27 AĞUSTOS 2014: MÜSLÜMAN UŞAKTIR
Yine Bayraktar fezlekesinde 17 Aralık operasyonunda gözaltına alınan işadamı Emrullah Turanlı’yla ilgili yasal dinleme kaydı bulunuyor. Bayraktar ilk önce işadamına, Tayyip Erdoğan’ın, “Başbakanımız diyor. Emrullah diyor. Müslüman uşaktır diyor iyi uşaktır hayrı sever diyor yardımcı ol diyor” sözlerini aktarıyor. Turanlı’nın “Bakanım, Allah sizden razı olsun” yanıtının ardından “sıra akçeli işlere” geliyor. Hemen söze giren Bayraktar, Turanlı’ya, “Ya neyse ya sen bu Okmeydanı Sigorta Hastanesi’ni mi almışsın, ya bizim Ruhan’a onun yıkımını verebilir misin” diyor. Bakan Bayraktar’ın bu isteğine, işadamının yanıtı “Tabii bakanım ne demek, emrin olur” oluyor. Konuşmanın devamında bu kez işadamı, bakandan “hayrına akçeli bir talepte” bulunuyor. Turanlı’nın, “Bakanım bir hayrına bu harcı tabii istedikleri kadar alıyorlar da sen nasıl emredersen öyle yapacağım zaten” şeklindeki indirim talebine Bakan Bayraktar, “Ha senden aşırı bir şey isterlerse öyle o zaman bize haber verirsin, ona bakarız, yasal çerçevede iniyorsa aşağıya indiririz bir bak şey yap” diye yanıt veriyor.

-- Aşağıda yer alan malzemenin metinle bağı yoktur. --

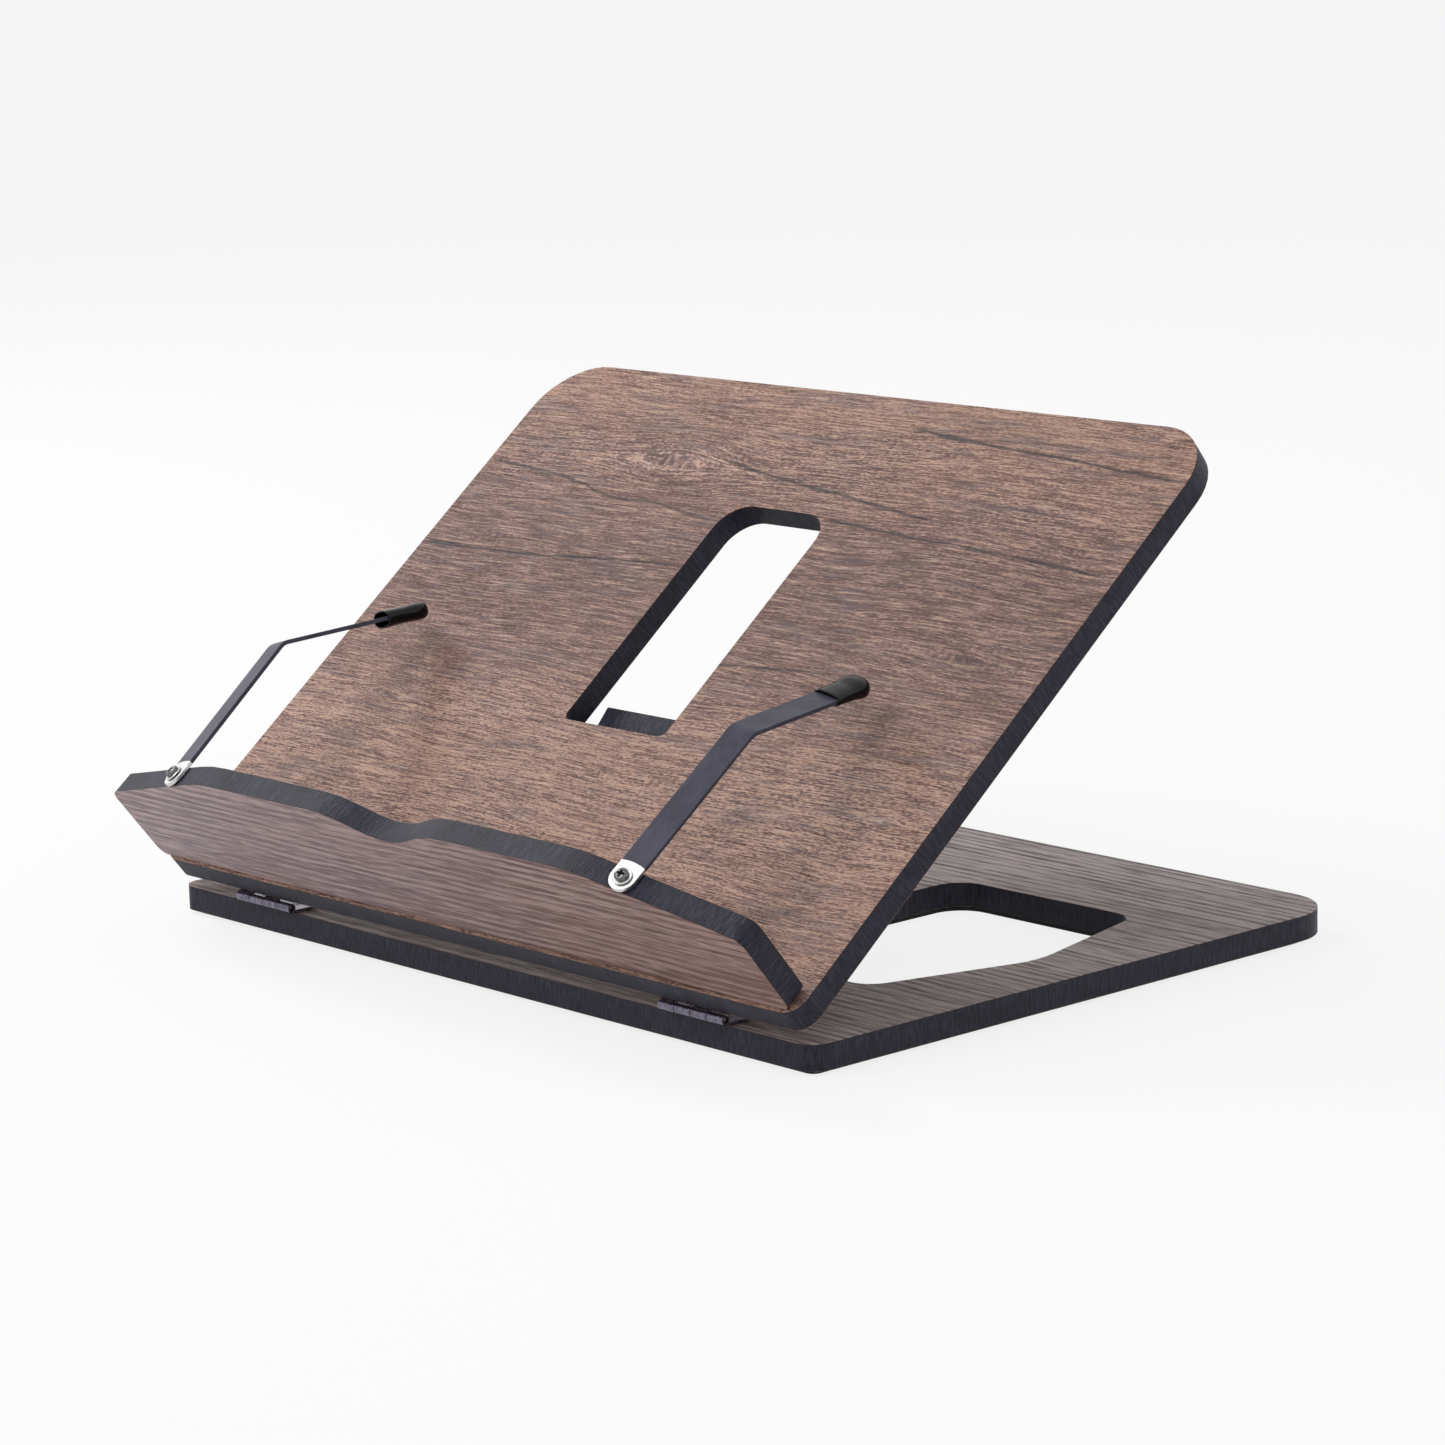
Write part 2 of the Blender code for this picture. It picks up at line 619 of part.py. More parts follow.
def cap_body(name, look, parent):
    """The cap without its pocket: rings with flattened sides, from the mouth to the round end."""
    tip = CAP_WIDTH / 2
    straight = CAP_LENGTH - tip
    steps = 8
    stations = [straight * step / steps for step in range(steps)]
    stations += [straight + tip * math.sin(math.radians(turn)) for turn in range(0, 87, 12)]
    work = bmesh.new()
    rings = []
    for along in stations:
        half_width, half_thickness = cap_section(along)
        ring = []
        for index in range(CAP_RING_POINTS):
            turn = 2 * math.pi * index / CAP_RING_POINTS
            x, z = math.cos(turn), math.sin(turn)
            reach = (abs(x) ** CAP_SQUARENESS + abs(z) ** CAP_SQUARENESS) ** (-1 / CAP_SQUARENESS)
            ring.append(work.verts.new((half_width * reach * x, along, half_thickness * reach * z)))
        rings.append(ring)
    for first, second in zip(rings, rings[1:]):
        for index in range(CAP_RING_POINTS):
            after = (index + 1) % CAP_RING_POINTS
            work.faces.new((first[index], second[index], second[after], first[after]))
    work.faces.new(rings[0])
    work.faces.new(rings[-1])
    bmesh.ops.recalc_face_normals(work, faces=work.faces)
    mesh = bpy.data.meshes.new(name)
    work.to_mesh(mesh)
    work.free()
    return mesh_object(name, mesh, look, parent)


def page_holder(side, sign, lean, cap_end_gap):
    slope = math.degrees(math.atan2(LEDGE_HEIGHT - LEDGE_END_HEIGHT, LEDGE_SLOPE_RUN))
    height = LEDGE_END_HEIGHT + HOLDER_INSET * math.tan(math.radians(slope))
    pivot = axis_empty(
        side + "_pivot_axis",
        (sign * (LEDGE_WIDTH / 2 - HOLDER_INSET) - LEDGE_SHIFT, ledge_middle, PANEL_FRONT + height),
        (0, sign * slope, 0), fold_axis)
    swing = axis_empty(side + "_holder_axis", (0, 0, 0), (0, 0, lean), pivot)

    # Strip: its side profile trimmed to a plan with a round foot
    strip = plate(side + "_holder_strip", holder_profile(), HOLDER_WIDTH, holder_black, swing)
    strip.rotation_euler = (math.radians(90), 0, math.radians(90))
    half = HOLDER_WIDTH / 2
    far = HOLDER_ARM + HOLDER_REACH
    plan = plate(
        side + "_holder_plan",
        rounded([(-half, -half, half), (half, -half, half), (half, far, 0), (-half, far, 0)]),
        HOLDER_WIDTH + 2 * far, collection=cutters)
    plan.parent = swing
    combine(strip, plan, "INTERSECT")
    hole = cylinder(
        side + "_holder_hole", PIVOT_SHANK_RADIUS + PIVOT_HOLE_CLEARANCE, -HOLDER_WIDTH, HOLDER_WIDTH,
        collection=cutters)
    hole.parent = swing
    combine(strip, hole)

    # Cap, pushed over the strip's end
    bend = math.radians(HOLDER_BEND_ANGLE)
    middle = SEAT_GAP + HOLDER_THICKNESS / 2
    depth = CAP_POCKET_DEPTH - cap_end_gap
    mouth = HOLDER_REACH - depth
    cap_axis = axis_empty(
        side + "_cap_frame",
        (0, HOLDER_ARM + mouth * math.cos(bend), middle - mouth * math.sin(bend)),
        (-HOLDER_BEND_ANGLE, 0, 0), swing)
    cap = cap_body(side + "_holder_cap", cap_rubber, cap_axis)
    smooth(cap, CAP_SMOOTH_ANGLE)
    pocket_half = HOLDER_WIDTH / 2 + SEAT_GAP
    pocket = box(
        side + "_cap_pocket",
        (-pocket_half, -CUT_OVERRUN, -CAP_POCKET_THICKNESS / 2),
        (pocket_half, CAP_POCKET_DEPTH, CAP_POCKET_THICKNESS / 2), collection=cutters)
    pocket.parent = cap_axis
    combine(cap, pocket)

    # Washer and screw, fast in the ledge
    washer_low = 2 * SEAT_GAP + HOLDER_THICKNESS
    washer_high = washer_low + PIVOT_WASHER_THICKNESS
    washer = cylinder(
        side + "_pivot_washer", PIVOT_WASHER_RADIUS, washer_low, washer_high,
        look=washer_nickel, parent=pivot)
    washer_hole = cylinder(
        side + "_washer_hole", PIVOT_SHANK_RADIUS + PIVOT_HOLE_CLEARANCE,
        washer_low - CUT_OVERRUN, washer_high + CUT_OVERRUN, collection=cutters)
    washer_hole.parent = pivot
    combine(washer, washer_hole)

    head_low = washer_high + SEAT_GAP
    screw = turned_screw(side + "_pivot_screw", head_low, pivot)
    for name, turn in (("a", 0), ("b", 90)):
        drive = box(
            "%s_drive_%s" % (side, name),
            (-DRIVE_LENGTH / 2, -DRIVE_WIDTH / 2, -DRIVE_DEPTH),
            (DRIVE_LENGTH / 2, DRIVE_WIDTH / 2, CUT_OVERRUN), collection=cutters)
        drive.parent = pivot
        drive.location = (0, 0, head_low + PIVOT_HEAD_HEIGHT)
        drive.rotation_euler = (0, 0, math.radians(turn))
        combine(screw, drive)

    bore = cylinder(
        side + "_ledge_bore", PIVOT_SHANK_RADIUS + PIVOT_HOLE_CLEARANCE,
        -PIVOT_SHANK_LENGTH - PIVOT_HOLE_CLEARANCE, CUT_OVERRUN, collection=cutters)
    bore.parent = pivot
    combine(ledge, bore)


def turned_screw(name, head_low, parent):
    """A pan-head screw turned about Z, its shank going down into the ledge."""
    work = bmesh.new()
    points = [(0, head_low + PIVOT_HEAD_HEIGHT)]
    steps = 5
    for step in range(steps + 1):
        turn = math.radians(90) * step / steps
        flat = PIVOT_HEAD_RADIUS / 2
        x = flat + (PIVOT_HEAD_RADIUS - flat) * math.sin(turn)
        z = head_low + PIVOT_HEAD_HEIGHT * (0.35 + 0.65 * math.cos(turn))
        points.append((x, z))
    points += [
        (PIVOT_HEAD_RADIUS, head_low),
        (PIVOT_SHANK_RADIUS, head_low),
        (PIVOT_SHANK_RADIUS, -PIVOT_SHANK_LENGTH + PIVOT_SHANK_RADIUS),
        (0, -PIVOT_SHANK_LENGTH),
    ]
    vertices = [work.verts.new((x, 0, z)) for x, z in points]
    for first, second in zip(vertices, vertices[1:]):
        work.edges.new((first, second))
    profile = bpy.data.meshes.new(name + "_profile")
    work.to_mesh(profile)
    work.free()
    source = bpy.data.objects.new(name + "_source", profile)
    cutters.objects.link(source)
    screw = source.modifiers.new("turn", "SCREW")
    screw.steps = 28
    screw.render_steps = 28
    screw.use_merge_vertices = True
    screw.merge_threshold = 0.00001
    mesh = evaluated_mesh(source)
    bpy.data.objects.remove(source, do_unlink=True)
    made = mesh_object(name, mesh, screw_nickel, parent)
    smooth(made)
    return made


page_holder("left", -1, LEFT_HOLDER_LEAN, LEFT_CAP_END_GAP)
page_holder("right", 1, RIGHT_HOLDER_LEAN, RIGHT_CAP_END_GAP)
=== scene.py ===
"""Looks of a folding book stand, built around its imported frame.

The boards keep their solids and get rounded edges, printed wood faces and painted edges. The
print is worked out in millimetres in each board's own axes: along the board, up it, and out of
its face. Caps, pivot screws and washers are made anew, and the hinges get their screws.
"""

import json
import math

import bmesh
import bpy
from mathutils import Matrix, Vector

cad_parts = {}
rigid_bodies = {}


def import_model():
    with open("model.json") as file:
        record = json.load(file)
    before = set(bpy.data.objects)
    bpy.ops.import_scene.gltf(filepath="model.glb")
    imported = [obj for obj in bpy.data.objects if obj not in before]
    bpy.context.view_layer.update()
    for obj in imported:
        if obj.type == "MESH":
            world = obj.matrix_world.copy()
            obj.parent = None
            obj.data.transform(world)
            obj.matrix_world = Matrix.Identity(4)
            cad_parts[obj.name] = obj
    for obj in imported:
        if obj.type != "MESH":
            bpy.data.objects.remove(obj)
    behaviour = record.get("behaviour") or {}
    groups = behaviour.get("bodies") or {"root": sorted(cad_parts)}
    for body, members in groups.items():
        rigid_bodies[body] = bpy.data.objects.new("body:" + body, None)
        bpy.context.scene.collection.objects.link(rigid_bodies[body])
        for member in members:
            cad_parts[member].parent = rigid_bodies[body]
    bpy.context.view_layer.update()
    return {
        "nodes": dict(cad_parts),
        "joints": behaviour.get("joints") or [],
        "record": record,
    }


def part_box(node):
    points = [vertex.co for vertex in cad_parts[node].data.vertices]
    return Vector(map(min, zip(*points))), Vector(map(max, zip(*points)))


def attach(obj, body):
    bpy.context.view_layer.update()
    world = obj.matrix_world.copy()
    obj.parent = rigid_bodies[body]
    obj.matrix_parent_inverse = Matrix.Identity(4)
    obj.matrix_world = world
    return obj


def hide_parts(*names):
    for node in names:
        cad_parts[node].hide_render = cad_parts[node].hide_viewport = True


for leftover in list(bpy.data.objects):
    bpy.data.objects.remove(leftover, do_unlink=True)

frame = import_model()
nodes = frame["nodes"]
joints = {joint["name"]: joint for joint in frame["joints"]}
mounts = {mount["name"]: mount for mount in frame["record"]["mounts"]}

MM = 0.001
SIDES = ("left", "right")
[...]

31 AĞUSTOS: HAZİNE’YE 500 MİLYON DAHA VERSİN NAMUSSUZLAR
Fezlekelerin eklerinden “Zorlu Center’ın yasal dinleme kayıtları” da çıkmıştı. Dönemin Çevre ve Şehircilik Bakanı Erdoğan Bayraktar ile bakanlık bürokratları arasında yapılan ve dinlemeye takılan telefon görüşmeleri “Hükümetin Zorlu Center’daki imara aykırı yapılaşmayı raporla tespit ettiğini; raporun bizzat 12. Cumhurbaşkanı seçilen dönemin Başbakanı Recep Tayyip Erdoğan’a sunulduğunu; hükümet ile Zorlu Center’ın sahipleri arasında kaçak yapılar karşılığında Hazine için para pazarlığı” yapıldığını belgeliyor.